A final and salient point here is the will and wisdom of our membership. At OAALJ’s annual meeting in 1998, our membership overwhelmingly approved the following resolution:

  • "RESOLUTION: OAALJ supports impartial adjudication of contested case hearings in the public interest and believes the most appropriate structure to assure impartial adjudication is established of a central office of administrative hearings as a separate agency in the Executive Branch, rather than any consolidation of hearings’ functions in any existing agency."

The notion of a centralized hearing agency was still a new and untested idea in Oregon in 1998. As a result, placing this new centralized agency within the Employment Department was an understandable and perhaps necessary expediency. However, much has been accomplished over the past three years.

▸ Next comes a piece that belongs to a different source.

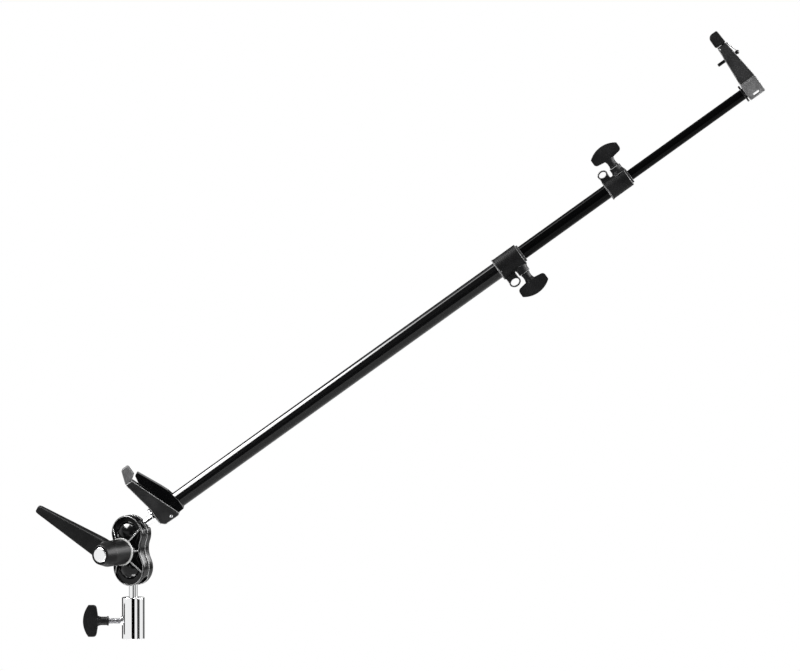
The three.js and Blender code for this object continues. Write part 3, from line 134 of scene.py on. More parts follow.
class SocketSizes(bpy.types.PropertyGroup):
    """Stand socket, its post and the ball size."""

    diameter: length("Socket diameter", "Outside of the chrome sleeve", 0.032)
    height: length("Socket height", "Height of the chrome sleeve", 0.059)
    bore: length("Bore", "Bore that takes the stand's spigot", 0.0164)
    bore_depth: length("Bore depth", "Depth of the spigot bore", 0.044)
    edge: length("Edge", "Rounding of the sleeve's edges", 0.0012)
    post: length("Post diameter", "Round post that carries a ball", 0.012)
    post_seat: length("Post seat", "Depth of the post in the socket", 0.012)
    ball: length("Ball diameter", "Diameter of both balls", 0.028)
    boss: length("Boss radius", "Radius of the tapped side boss", 0.0065)
    boss_rise: length("Boss rise", "Height of the side boss", 0.0015)


class HandleSizes(bpy.types.PropertyGroup):
    """T-handles and their threaded studs."""

    stud: length("Stud diameter", "Outside of the thread", 0.008)
    pitch: length("Thread pitch", "Rise of the thread in one turn", 0.00125)
    thread_depth: length("Thread depth", "Depth of the thread", 0.0007)
    stem: length("Stem radius", "Radius of the moulded stem", 0.006)
    half_span: length("Half span", "Half the width over the wings", 0.022)
    flare: length("Flare", "Rise of the wings' underside", 0.0025)
    end_height: length("End height", "Height of a wing's end face", 0.011)
    crown: length("Crown", "Rise of the crowned top", 0.0076)
    width: length("Wing width", "Thickness of the wings", 0.015)
    grip: length("Grip", "Length of the stud in the moulding", 0.014)


class TubeSizes(bpy.types.PropertyGroup):
    """Telescopic tubes, as outside diameters, and their wall."""

    wall: length("Wall", "Wall of every tube", 0.0015)
    lower: length("Lower diameter", "Outside of the lower tube", 0.024)
    middle: length("Middle diameter", "Outside of the middle tube", 0.020)
    upper: length("Upper diameter", "Outside of the upper tube", 0.015)
    rim: length("Rim", "Rounding of a tube's cut ends", 0.0003)


class HeadSizes(bpy.types.PropertyGroup):
    """Cast half shells of the double ball head and the clamp lever."""

    lobe: length("Lobe radius", "Radius of the shells over a ball", 0.0258)
    waist: length("Waist", "Half width between the balls", 0.0205)
    split: length("Split", "Gap between the two shells", 0.0024)
    wall_height: length("Wall height", "Straight part of a shell's side", 0.0093)
    rounding: length("Rounding", "Rounding of a shell's side into its rim", 0.003)
    rim: length("Rim", "Width of the rim round the ribbed floor", 0.0018)
    floor: length("Floor", "Level of the sunk floor above the split", 0.009)
    rib: length("Rib width", "Thickness of the radial ribs", 0.002)
    front_boss_radius: length("Front boss radius", "Radius of the front boss", 0.016)
    rear_boss_radius: length("Rear boss radius", "Radius of the rear boss", 0.0125)
    cup_wall: length("Cup wall", "Wall of the cups over the balls", 0.005)
    front_boss: length("Front boss", "Height of the front boss", 0.0275)
    rear_boss: length("Rear boss", "Height of the rear boss", 0.020)
    washer: length("Washer radius", "Radius of the nylon thrust washer", 0.0195)
    hub: length("Hub radius", "Radius of the lever's hub", 0.018)
    hub_length: length("Hub length", "Length of the lever's hub", 0.0527)
    lever_length: length("Lever length", "From the bolt to the lever's tip", 0.122)
    ribs: IntProperty(name="Ribs", description="Radial ribs of one shell", default=6, min=0)


class LowerClipSizes(bpy.types.PropertyGroup):
    """Lower clip, as stations along the arm and heights above its axis."""

    flange_station: length("Flange station", "Where the post's flange starts", 0.037)
    flange_thickness: length("Flange thickness", "Thickness of the post's flange", 0.004)
    flange: length("Flange diameter", "Diameter of the post's flange", 0.027)
    width: length("Width", "Width over the two cheeks", 0.038)
    cheek: length("Cheek", "Thickness of a cheek", 0.0026)
    front: length("Front", "Station of the cheeks' lower front corner", 0.073)
    bottom: length("Bottom", "Depth of the cheeks below the axis", 0.0176)
    heel: length("Heel", "Depth of the back edge below the axis", 0.012)
    seat: length("Seat", "Height where the back edge starts to lean", 0.014)
    top: length("Top", "Height of the cheeks", 0.060)
    top_back: length("Top back", "Back end of the top", 0.0334)
    top_front: length("Top front", "Front end of the top", 0.0445)
    web: length("Web", "Thickness of the back web", 0.006)
    hinge_station: length("Hinge station", "Station of the jaw's pin", 0.060)
    hinge_drop: length("Hinge drop", "Depth of the pin below the axis", 0.0126)
    hinge: length("Hinge diameter", "Diameter of the jaw's pin", 0.003)
    tip_height: length("Tip height", "Height of the rubber tip", 0.020)
    tip_length: length("Tip length", "Length of the tip's top", 0.011)
    tip_bulge: length("Tip bulge", "Overhang of the tip's front", 0.007)
    jaw_sheet: length("Jaw sheet", "Wall of the jaw's channel", 0.0022)
    jaw_lip: length("Jaw lip", "Station of the jaw's thumb lip", 0.0815)
    jaw_rise: length("Jaw rise", "Height of the jaw over the cheeks", 0.005)
    jaw_top: length("Jaw top", "Station of the jaw's top edge", 0.057)
    jaw_shoulder: length("Jaw shoulder", "Station of the jaw's shoulder", 0.073)


class CollarSizes(bpy.types.PropertyGroup):
    """Clamp collars of the telescopic joints."""

    boss: length("Boss radius", "Radius of the stud's boss", 0.0085)
    boss_rise: length("Boss rise", "Height of the boss above the collar", 0.009)
    lip: length("Lip", "Width of the raised ring at the collar's end", 0.0016)
    stud_hole: length("Stud hole", "Diameter of the tapped hole", 0.008)
    eyelet: length("Eyelet thickness", "Thickness of the eyelet's lug", 0.004)
    eyelet_wall: length("Eyelet wall", "Metal round the eyelet's hole", 0.0024)
    bush_wall: length("Bush wall", "Wall of the guide bush", 0.0017)
    bush_flange: length("Bush flange", "Flange of the guide bush", 0.0024)
    pad: length("Brake pad", "Thickness of the brake pad", 0.0015)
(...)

What was once an untested idea, has become a flourishing reality. The Hearing Officer Panel has demonstrated that it is capable of deciding Oregon’s administrative caseload in a fair, efficient and economical manner.

Obtaining permanent approval of the Hearing Officer Panel remains a legislative priority in 2003. However, we think that the time is also ripe to find a permanent and more suitable home for the Panel. While creation of a new stand-alone agency for the Panel remains our preference, moving the Panel to DAS strikes us as an eminently workable alternative. Unlike the Employment Department, DAS has never had its own hearing unit. As an agency, DAS generates relatively few hearings and presumably has little interest in the Panel’s internal affairs. Placement of the Panel in DAS should insulate the Panel from the political and policy pressures that might otherwise hamper the Panel’s ability to fulfill its statewide role.

In our view, this is an idea whose time has come.